A small problem I had with The Weight of Feathers that also extends to this book was just how slow the plot could be. There is a very subtle progression that readers will definitely appreciate as the focus is more on characterization and lush descriptions, but I couldn’t help but feel like the pace would be dragging every so often. Despite the slow pace, it was still a highly enjoyable story that made me tear at times. A big part of that was seeing what the characters had to deal with based on their body or sexuality. But I really love the way McLemore explores these issues and the gradual, sweet resolution that comes out of it.
Hispanic and Pakistani culture really shine throughout the story, with subtle references to yummy food or traditions that each one had. I thought that a really great addition was the one where in Pakistan, a girl would take up the role as the man of the family until a certain age and act as the head.

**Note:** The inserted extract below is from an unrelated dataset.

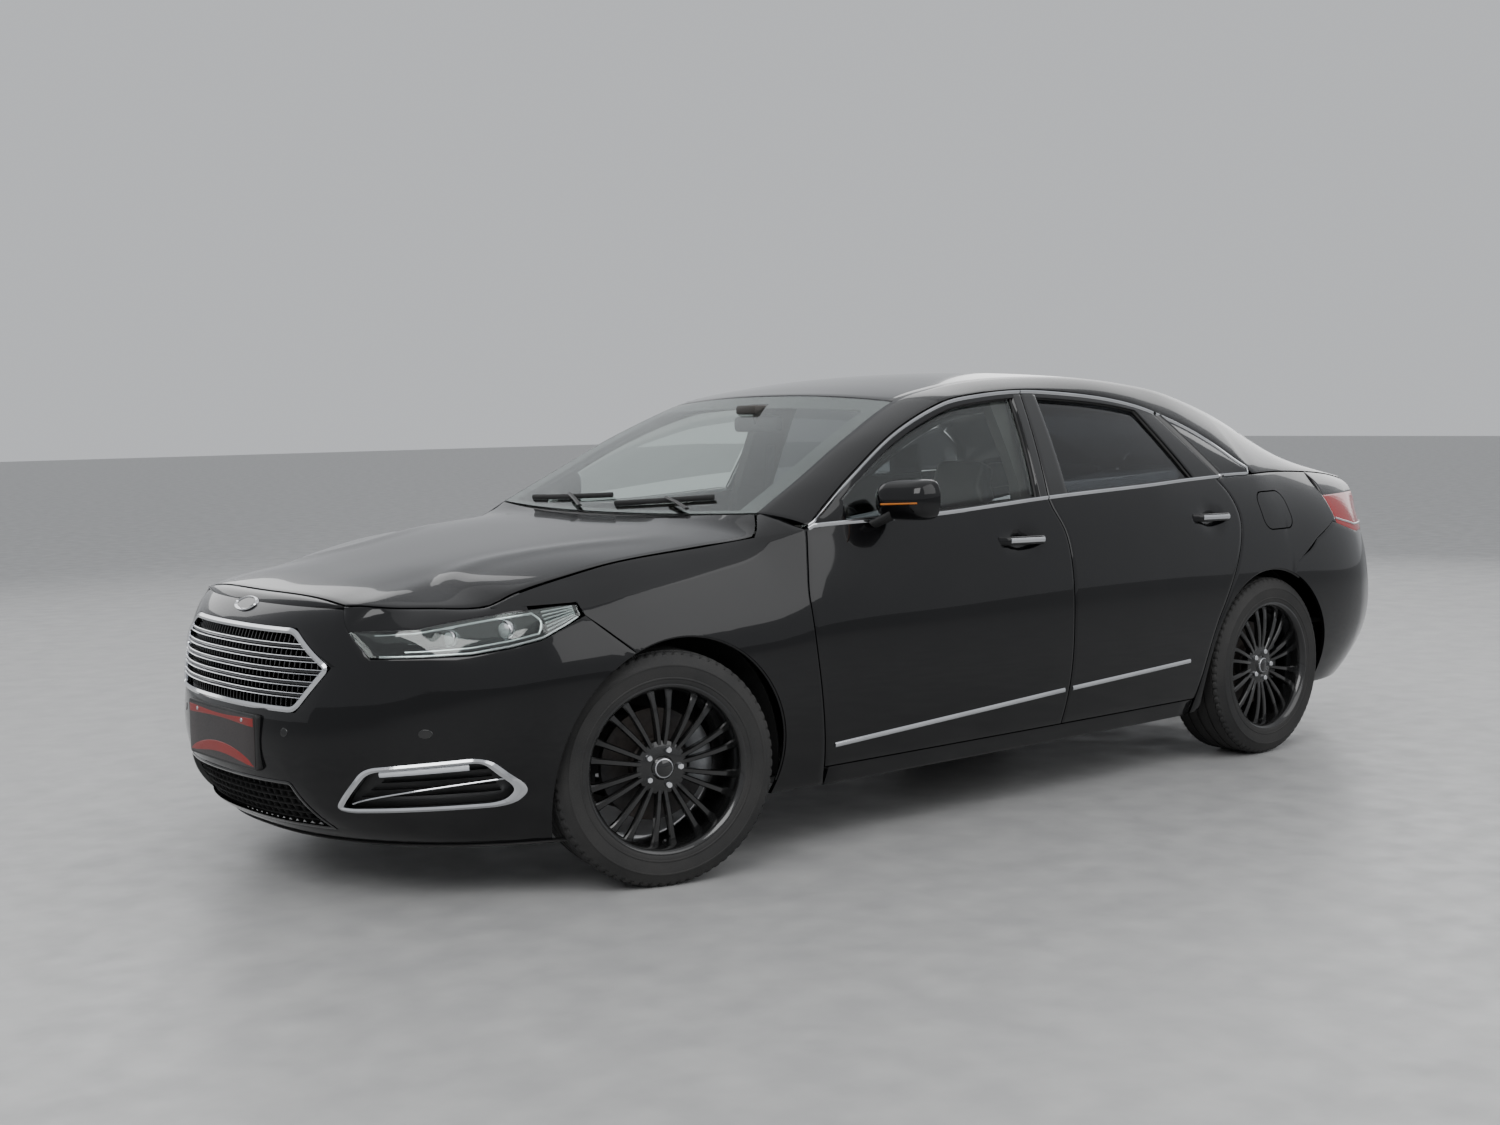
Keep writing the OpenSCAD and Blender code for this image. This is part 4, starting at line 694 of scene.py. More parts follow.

Sam justifies his transition as keeping up with that tradition, but eventually he faces the choice on whether or not his fear of being exposed is more than his want to stay as a boy. We follow his realistic, sometimes heartbreaking but overall difficult thought process throughout the story as he discovers who he really want to be. Miel, on the other hand, slowly figures out her past – including before she found in the water tower – and perhaps the reason why roses grow out of her wrists.

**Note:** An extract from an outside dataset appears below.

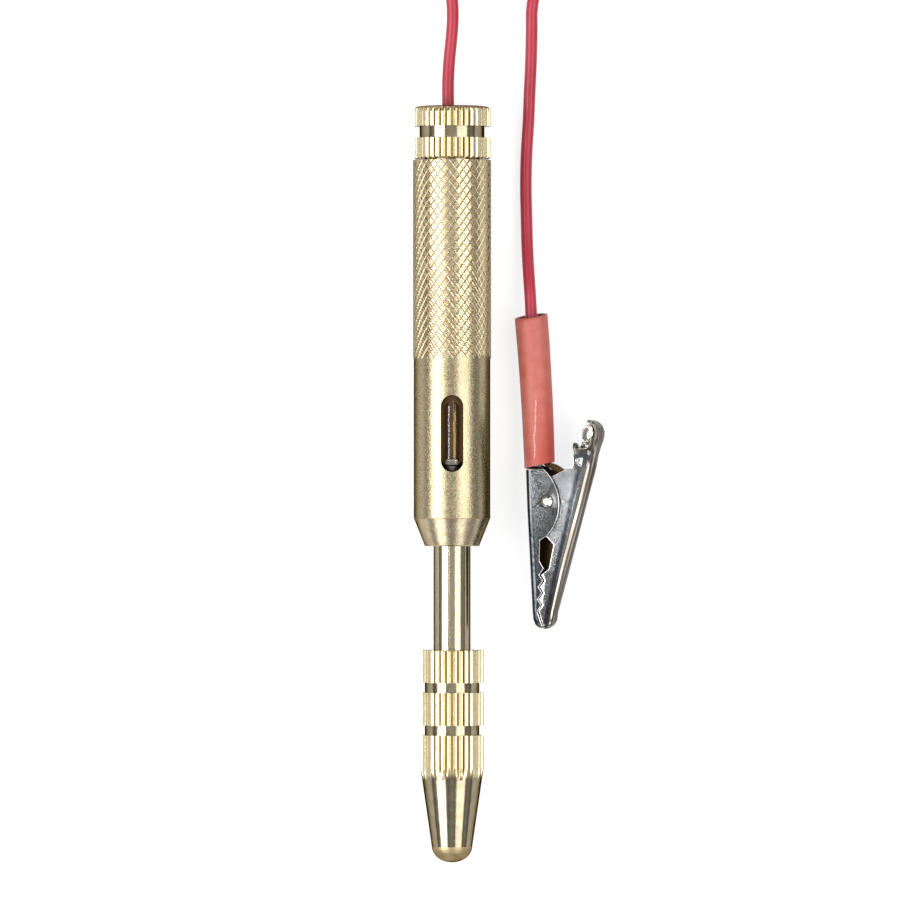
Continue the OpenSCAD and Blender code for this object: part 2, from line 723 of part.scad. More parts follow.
module clip_spring() {
    steps = 12;
    turns = 3;
    slack = 0.3;
    r = rivet_d / 2 + slack + clip_wire_d / 2;
    pitch = clip_wire_d + 0.08;
    start = -pitch * turns / 2;
    coil = [for (i = [0:turns * steps - 4])
        let (a = 205 + 360 * i / steps) [r * cos(a), r * sin(a), start + pitch * i / steps]];
    fixed_leg = [[-2.35, 4.4, start], [-2.1, 2.6, start]];
    moving_leg = [[2.4, 1.9, -start - 0.3], [5.6, 3.3, -start - 0.3]];
    color([0.62, 0.62, 0.63]) in_clip() tube(concat(fixed_leg, coil, moving_leg), clip_wire_d, 6);
}

// Places a shape that runs up Z along the sleeve, from the sleeve's mouth at the jaws
module on_sleeve() {
    translate(sleeve_mouth) rotate([0, 0, sleeve_lean]) rotate([-90 - sleeve_droop, 0, 0]) children();
}

// Soft sleeve, wider at its open end, both ends cut off a little askew
module clip_sleeve() {
    spare = 1;
    bore = sleeve_d - 2 * sleeve_wall;
    bore_mouth = sleeve_mouth_d - 2 * sleeve_wall;
    color([0.84, 0.33, 0.3]) in_clip() on_sleeve() intersection() {
        difference() {
            translate([0, 0, -spare])
                cylinder(d1 = sleeve_d, d2 = sleeve_mouth_d, h = sleeve_len + 2 * spare);
            translate([0, 0, -spare - cut])
                cylinder(d1 = bore, d2 = bore_mouth, h = sleeve_len + 2 * (spare + cut));
        }
        rotate([0, -sleeve_skew, 0]) translate([-10, -10, 0]) cube([20, 20, sleeve_len]);
    }
}

module clip_wire() {
    bare_from = 0.6;
    color([0.75, 0.45, 0.3]) in_clip() on_sleeve()
        translate([0, 0, bare_from]) cylinder(d = core_d, h = crimp_from - bare_from);
}

barrel();
end_cap();
lamp_glass();
lamp_front_end();
lamp_rear_end();
lamp_filament();
contact_disc();
contact_spring();
insulating_liner();
insulating_washer();
probe_shaft();
probe_needle();
tip_cap();
cord_stop();
contact_wire();
cord_to_tester();
cord_coil();
cord_tie();
cord_to_clip();
clip_wire();
clip_sleeve();
clip_fixed_jaw();
clip_moving_jaw();
clip_rivet();
clip_spring();
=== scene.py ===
"""Looks of the pocket circuit tester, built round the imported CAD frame.

Lengths are in metres, or in millimetres where a value is multiplied by MM or a comment says so.
"""

import math
import random

import bmesh
import bpy
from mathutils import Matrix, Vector

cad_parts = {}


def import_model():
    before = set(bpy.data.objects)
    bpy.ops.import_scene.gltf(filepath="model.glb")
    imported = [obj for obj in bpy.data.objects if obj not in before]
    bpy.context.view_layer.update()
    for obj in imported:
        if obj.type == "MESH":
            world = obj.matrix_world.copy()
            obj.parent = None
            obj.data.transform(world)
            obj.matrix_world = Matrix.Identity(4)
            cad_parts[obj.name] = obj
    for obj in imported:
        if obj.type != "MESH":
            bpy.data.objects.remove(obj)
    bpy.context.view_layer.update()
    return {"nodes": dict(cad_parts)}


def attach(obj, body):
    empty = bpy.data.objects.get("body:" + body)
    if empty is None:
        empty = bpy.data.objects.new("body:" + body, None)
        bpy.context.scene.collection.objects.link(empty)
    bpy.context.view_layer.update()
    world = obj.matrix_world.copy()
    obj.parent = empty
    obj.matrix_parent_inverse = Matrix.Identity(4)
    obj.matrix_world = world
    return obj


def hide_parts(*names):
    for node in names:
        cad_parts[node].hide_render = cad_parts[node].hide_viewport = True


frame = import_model()
nodes = frame["nodes"]
scene = bpy.context.scene
scene.view_settings.view_transform = "Standard"

# Shared values

MM = 0.001
AXIS_Z = 6 * MM
CORD_D = 1.85 * MM

# In mm: the diamond knurl of the grip, along the barrel and from its axis
GRIP_FROM, GRIP_TO = 19.625, 49.86
GRIP_CREST, GRIP_VALLEY = 6.0, 5.905

# In mm: the knurled caps and the line where the conical nose begins
TOOTH_RISE = 0.1
END_CAP_TEETH, TIP_CAP_TEETH = 38, 30
END_CREST, END_PLAIN_BELOW = 6.0, 5.4
TIP_CREST, TIP_PLAIN_BELOW = 4.875, 4.4
TIP_TAPER_SLOPE, TIP_TAPER_R = 0.14463, 11.177
TIP_TEETH_END = -47.0
GROOVE_DEPTH = 0.45
NOSE_Y = -5.195

# The rivet's place in mm and the clip's roll, which give the clip its own frame
CLIP_AT = (15.2, -2.63, 3.47)
CLIP_ROLL = math.radians(12)
# In mm in that frame: slope along Y, and value at the rivet, of the lines that its faces follow
SPINE_LINE = (-0.0376, -3.25)
FOLD_LINE = (0.272, 5.66)
FIXED_HALF_LINE, FIXED_HALF_MOST = (0.0697, 2.65), 2.58
MOVING_HALF_LINE, MOVING_HALF_MOST = (0.058, 2.37), 1.73
SHEET = 0.42
THUMB_Y = 6.9


def lerp(a, b, t):
    return a + (b - a) * t


def smooth(t):
    t = min(max(t, 0.0), 1.0)
    return t * t * (3 - 2 * t)


def points_mm(rows):
    return [Vector(row) * MM for row in rows]


# Camera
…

As though the truth of his body was any of their business, as though they had a right to consider how he lived an affront to them.
Sam’s secret becomes threatened by the fierce Bonner girls, however, as they threaten to expose it if Miel doesn’t hand over the roses that she grows. It turns out the Bonner girls also have secrets of their own, and it takes a big step of humility to recognize what they’re doing may not be the best way to cope.
The relationship progression in the book is at a steady pace, especially as Sam and Miel are already quite close when the story starts. McLemore’s writing is so exquisite, and the imagery so easy to imagine in your head. This is a love story between two best friends, but it also explores the love of family (siblings and parents), discovery, and empathy that allows the characters to conquer their fears and figure out what they truly want. Mixed with stunning visuals and unique cultural references, the magic in these words really breathe life into the story.
“But if the moon in the sky could move whole oceans, then maybe, if he wanted it enough, every moon he’d made could pull at this water. It could draw it into the sky like a ribbon and turn it to ice crystals and clouds.”
Although slow, When the Moon Was Ours is a heartfelt and luscious tale of love and acceptance that readers should pick up. It explores so many important things, from characters of color and the prejudices they face to the effects of hiding a character’s sexuality. So many diverse elements are included in this story, creating a multifaceted exploration on the emotions that come from out heart, and the feelings that drive it.
Rating: 4 out of 5
Thank you Thomas Dunne and MacMillan for the review copy!